Dédales #1
Alors qu’il dessine un auto-portrait sans le savoir, un grille-pain clinquant lui renvoie une image dans laquelle il souhaiterait se « perdre à jamais ». Brian, de l’aveu de son pote Jimmy avec qui il prépare un film, est un type un peu bizarre. Souvent perdu dans ses pensées ou absent au réel, il préfère mettre en image un monde visqueux et horrifique, étincelant, peuplé de méduses volantes et de corps nus enfermés dans des cosses. Ou peut-être le rêve-t-il. Brian, lui, se voit plutôt comme un « alien compressé, assis à une autre table, dans un autre monde ». Et entre Brian et Jimmy, la fascinante Laurie, premier rôle de leur prochain film. Une rencontre peut-être décisive…

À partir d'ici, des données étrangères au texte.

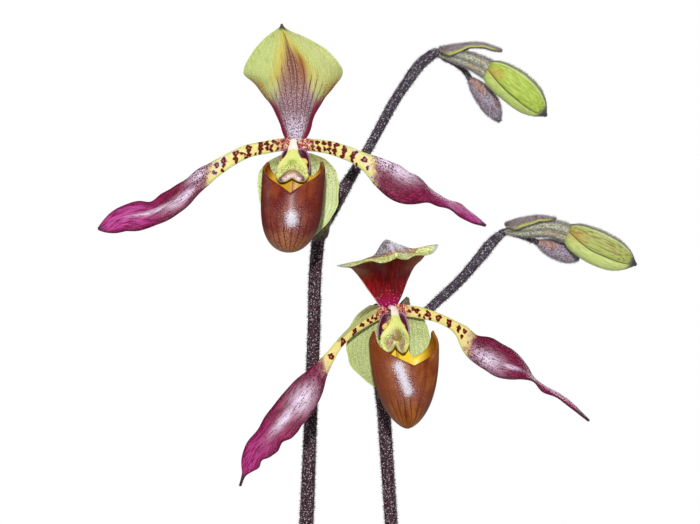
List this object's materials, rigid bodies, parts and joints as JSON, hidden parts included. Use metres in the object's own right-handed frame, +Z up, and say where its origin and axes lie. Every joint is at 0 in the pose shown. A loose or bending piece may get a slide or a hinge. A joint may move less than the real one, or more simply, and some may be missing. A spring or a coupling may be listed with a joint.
{
  "type": "potted paphiopedilum lowii orchid",
  "caption": "Slipper orchid in a plain clay pot: arching strap leaves and tall hairy stems, each with an open flower of long spotted petals and a brown pouch, and a side bud.",
  "frame": {"origin": "centre of the pot's flat underside", "axes": "+Z up along the pot's axis; the open flowers face -Y, towards the picture's camera; +X to the viewer's right"},
  "size_m": [0.4601, 0.4263, 0.56],
  "materials": {
    "terracotta": "matt fired clay",
    "bark": "rough chips",
    "root": "matt",
    "leaf": "satin",
    "scape": "hairy, dark purple",
    "ovary": "ribbed, finely hairy",
    "bract": "finely hairy",
    "dorsal_sepal": "satin, yellow-green with brown veins",
    "synsepal": "satin, pale green",
    "petal": "velvety, spotted cream base and magenta blade",
    "pouch": "glossy mahogany brown",
    "column": "satin, pale yellow",
    "bud": "satin, finely hairy at its edges"
  },
  "bodies": {
    "root": {"pot": "terracotta", "bark_mix": "bark", "rhizome_with_roots": "root", "a_leaf_1": "leaf", "a_leaf_2": "leaf", "a_leaf_3": "leaf", "a_leaf_4": "leaf", "a_leaf_5": "leaf", "a_scape": "scape", "a_ovary": "ovary", "a_bract": "bract", "a_dorsal_sepal": "dorsal_sepal", "a_synsepal": "synsepal", "a_petal_left": "petal", "a_petal_right": "petal", "a_pouch": "pouch", "a_column": "column", "a_bud_ovary": "ovary", "a_bud_bract": "bract", "a_bud": "bud", "a_tip_bract": "bract", "b_leaf_1": "leaf", "b_leaf_2": "leaf", "b_leaf_3": "leaf", "b_leaf_4": "leaf", "b_leaf_5": "leaf", "b_scape": "scape", "b_ovary": "ovary", "b_bract": "bract", "b_dorsal_sepal": "dorsal_sepal", "b_synsepal": "synsepal", "b_petal_left": "petal", "b_petal_right": "petal", "b_pouch": "pouch", "b_column": "column", "b_bud_ovary": "ovary", "b_bud_bract": "bract", "b_bud": "bud", "b_tip_bract": "bract"}
  },
  "joints": []
}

Plutôt qu’analyser les BD de Charles Burns, le mieux est encore de se laisser happer par leurs ambiances fascinantes, à mi-chemin entre le rêve et la réalité, toujours source d’étrangeté. Dédales, premier tome d’une série signée Charles Burns et publiée exclusivement en France par Cornélius, sait vous perdre avec maestria en quelques pages, avec un seul dessin parfois, sans sacrifier le fil narratif : premiers émois de Brian face à la vénéneuse Laurie, jalousie latente envers Jimmy et pulsions de mort dans le film de jeunesse. La chronique adolescente qui saisit une construction de soi dans la perte (pas loin de Black Hole) se double d’un jeu sur l’espace fictionnel et la manière dont le lecteur peut l’investir.
On aborde alors le domaine de Freud, la psychologie et l’inconscient : c’est la grande réussite de ce Dédales, qui joue sans facilité des miroirs entre névroses et désir, rêves et réalité, ajoutant une petite touche hallucinatoire avec ses multiples niveaux de lecture et autres mise en abîme.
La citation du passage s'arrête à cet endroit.